Tip 2: Show authority
It's important for your dog to see you as the alpha in your pack. Show dominance, show authority, show your dog that you are the one who should be listened to. Give your dog clear commands, train it well, and get it to the point where it understands your directions and will listen to you.
Tip 3: Keep them busy
Keep your dog busy with regular exercise that'll get rid of any excess energy it may have built up. Do this by playing games with your dog regularly, doing command training, or going on walks often. If your dog is well-trained, it can help combat boredom and reduce barking.
Tip 4: Show calm leash control and relaxed vibes
When walking your dog, make sure that your leash control and general stature is calm. Your buddy will feel your anxiety and will understand if you feel threatened or in danger. And it will act accordingly. Stay calm on walks and your dog is less likely to bark at other dogs.

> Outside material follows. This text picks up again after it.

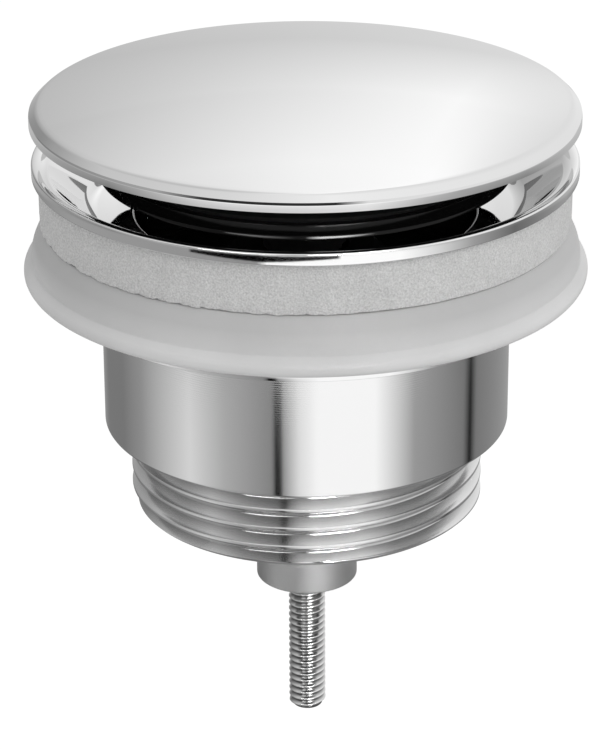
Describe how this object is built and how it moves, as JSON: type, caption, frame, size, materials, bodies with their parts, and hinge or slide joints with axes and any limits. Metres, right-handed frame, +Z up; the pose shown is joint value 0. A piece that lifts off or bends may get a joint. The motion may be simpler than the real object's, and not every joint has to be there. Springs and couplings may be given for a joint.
{
  "type": "pop up basin waste",
  "caption": "Unslotted push-open basin waste: domed chrome cap on a sprung latching plug, dished flange, foam and cone seals, threaded G 1 1/4 outlet body clamped by a long central screw.",
  "frame": {"origin": "on the axis, in the plane of the rim's underside, which clamps the foam washer on the basin", "axes": "+Z up along the axis, from the outlet towards the cap; the waste is round, and +X is the side of the cartridge where the latch pin sits"},
  "size_m": [0.0658, 0.0658, 0.0819],
  "materials": {
    "chrome": "polished chrome plate on brass",
    "turned_chrome": "chrome plate over fine turning marks",
    "brass": "bare cast and turned",
    "screw_steel": "bright rolled thread",
    "spring_steel": "stainless, plain",
    "black_rubber": "moulded, slight sheen",
    "black_plastic": "moulded, slight sheen",
    "white_plastic": "moulded acetal",
    "foam": "closed-cell foam, grainy cut edge",
    "silicone": "smooth, milky translucent"
  },
  "bodies": {
    "inlet": {"inlet_flange": "chrome", "foam_seal": "foam", "inlet_spider": "black_plastic", "cartridge_housing": "black_plastic", "cartridge_oring": "black_rubber", "return_spring": "spring_steel"},
    "plug": {"plug_cap": "chrome", "plug_carrier": "black_plastic", "plug_seal": "black_rubber", "seal_washer": "spring_steel", "stud_nut": "brass", "cap_stud": "spring_steel", "plunger": "white_plastic"},
    "latch": {"latch_pin": "spring_steel"},
    "screw": {"clamp_screw": "screw_steel", "screw_washer": "spring_steel"},
    "outlet": {"outlet_body": "turned_chrome", "cone_seal": "silicone", "slip_ring": "turned_chrome"}
  },
  "joints": [
    {"name": "plug_slide", "type": "slide", "parent": "inlet", "child": "plug", "axis": [0, 0, 1], "range_m": [-0.0044, 0], "stiffness_N_per_m": 400, "springref_m": 0.01, "deforming": ["return_spring"]},
    {"name": "latch_swing", "type": "hinge", "parent": "inlet", "child": "latch", "pos_m": [0, 0, -0.02342], "axis": [1, 0, 0], "range_deg": [0, 13]},
    {"name": "screw_turn", "type": "hinge", "parent": "inlet", "child": "screw", "pos_m": [0, 0, 0], "axis": [0, 0, 1], "range_deg": [0, 6825]},
    {"name": "clamp_travel", "type": "slide", "parent": "inlet", "child": "outlet", "axis": [0, 0, -1], "range_m": [0, 0.0161]}
  ],
  "couplings": [
    {"joint": "latch_swing", "follows": "plug_slide", "rad_per_m": -49.8},
    {"joint": "screw_turn", "follows": "clamp_travel", "rad_per_m": 7392}
  ]
}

Tip 5: Self-confident behavior
Your dog will feel rather protective of you and your family. As a result, it will try to protect you from other dogs, soliciting a lot of barking. Want to avoid this? Make sure you are self-confident and that you maintain your pace. Try not to focus your energy on dogs passing by – and there's less of a chance your dog will.

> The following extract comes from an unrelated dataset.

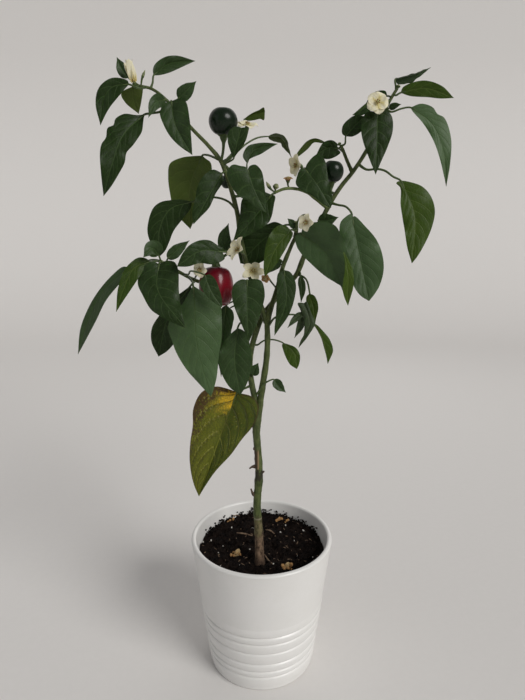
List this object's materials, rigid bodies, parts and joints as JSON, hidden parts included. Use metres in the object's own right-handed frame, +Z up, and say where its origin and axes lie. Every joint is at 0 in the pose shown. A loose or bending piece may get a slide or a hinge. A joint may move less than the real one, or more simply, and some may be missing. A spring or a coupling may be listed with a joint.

Instead of responding to negative behavior in your dog, it's important to maximize positive reinforcement. Reward it for good and calm behavior.
How to stop dog lunging
There are many reasons why your little buddy might feel the need to lunge at people or other dogs.
Like barking, it can be a real annoyance – and sometimes a safety issue. But usually dogs' lunging and jumping up comes from an innocent place. Perhaps your doggo is feeling a little territorial, or perhaps it's just a happy pooch that wants everyone to share in its joy.

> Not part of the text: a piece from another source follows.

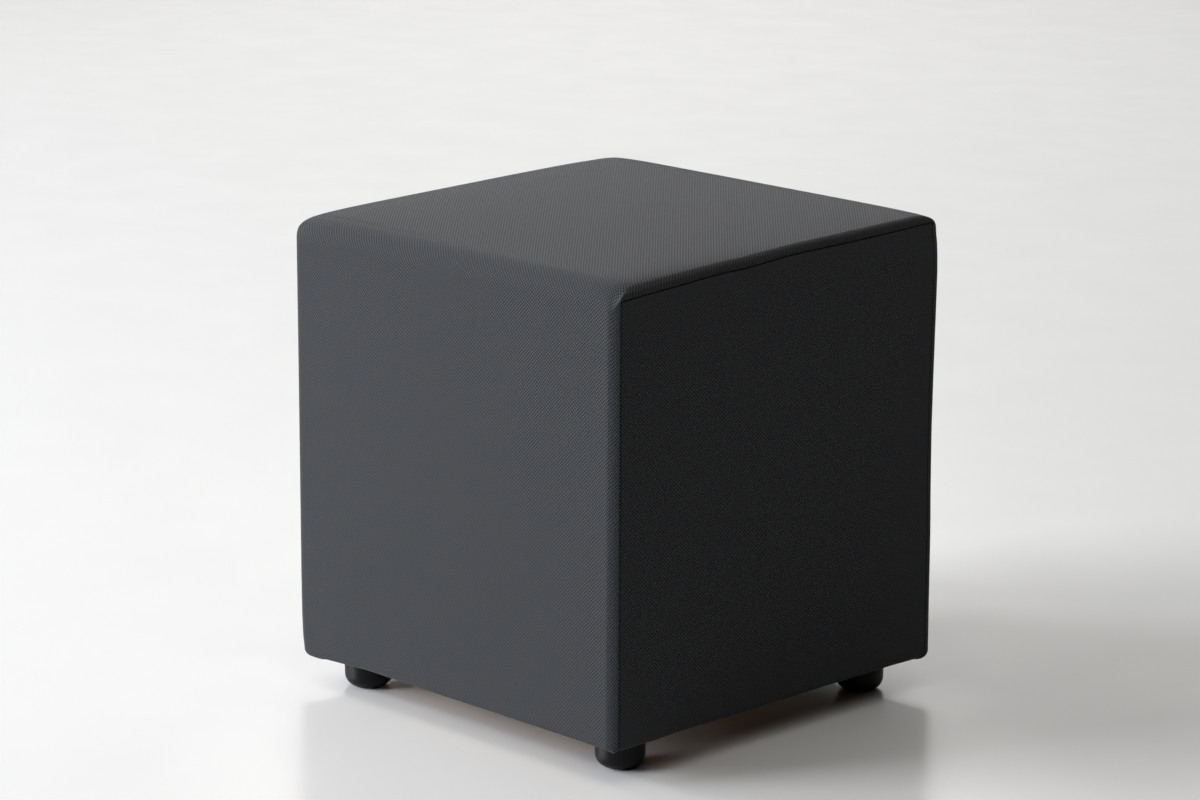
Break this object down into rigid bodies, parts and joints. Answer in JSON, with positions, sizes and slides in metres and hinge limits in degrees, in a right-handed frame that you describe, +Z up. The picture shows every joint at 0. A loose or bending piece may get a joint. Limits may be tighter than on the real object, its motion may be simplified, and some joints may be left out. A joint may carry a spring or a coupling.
{
  "type": "cube pouf stool",
  "caption": "Upholstered cube pouf in grey woven cloth, with a one-piece wrap over front, seat and back, sewn-in side panels, a base board and round moulded feet.",
  "frame": {"origin": "on the floor under the middle of the stool", "axes": "+Z up; the wrap falls down the -Y and +Y faces, and the sewn side panels are the +X and -X faces"},
  "size_m": [0.42, 0.42, 0.456],
  "materials": {
    "cloth": "matt charcoal-grey upholstery cloth in a fine diagonal weave",
    "base_board": "bare brown wood-fibre board",
    "foot_plastic": "black moulded plastic with a satin surface"
  },
  "bodies": {
    "root": {"body": "cloth", "side_panel_right": "cloth", "side_panel_left": "cloth", "base_board": "base_board", "foot_front": "foot_plastic", "foot_right": "foot_plastic", "foot_back": "foot_plastic", "foot_left": "foot_plastic"}
  },
  "joints": []
}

Either way, though, it is important to step in and teach your dog that this behavior isn't cool. After all, you want your fluffy fellow to be an integrated member of dog society, don't you? Also, fellow dog owners might not be so cool with your dog lunging, either.
Here's how to stop your pooch from lunging and jumping:
- Make sure that your dog is made to "sit" (so, has also been trained to "sit") before something comes close by that might cause it to lunge.
- Distract your dog with things that it enjoys, and make sure that it's well-trained.
- Hold tightly to your dog's leash to prevent them from lunging, and have your dog learn commands like "down."
- Reward your dog for not lunging.
Lunging comes from a dog who hasn't been trained well, as sometimes incessant barking can be, so it's a good idea to make sure that your dog is obedient. Remember, acting like the alpha will be helpful for both you and your pup.
Dog barks at other dogs: Tips & Tricks
Dogs will bark at other dogs from time to time, which is just normal. What's important is that you limit the amount of barking that goes on, and improve your pooch's overall behavior through positive reinforcement and training.
Here are a couple of other tips and tricks to consider:
- Tip 1: Get the help of an expert if you have no success using the methods we described above. Remember that your veterinarian isn't the only person who can help, and consider going to trainers and dog therapists if needed.
- Tip 2: Remember to signal to other dog owners that they should keep their distance, if you feel it's necessary. A yellow tag on the collar will signal to another dog owner that they should stay away.
Why do dogs bark at other dogs? A round-up!
Dogs bark at each other for a huge variety of different reasons. Maybe your pooch is stressed, maybe it is sick, maybe it is just excited to see another canine companion. This is all very normal, so try not to worry too much!
Often there are several reasons why your dog keeps barking at other dogs. Make sure to observe your pet closely, apply the strategies above, and see a vet if you feel that something is off. Stay calm, patient, and try to work through your dog's excitement with a lot of love.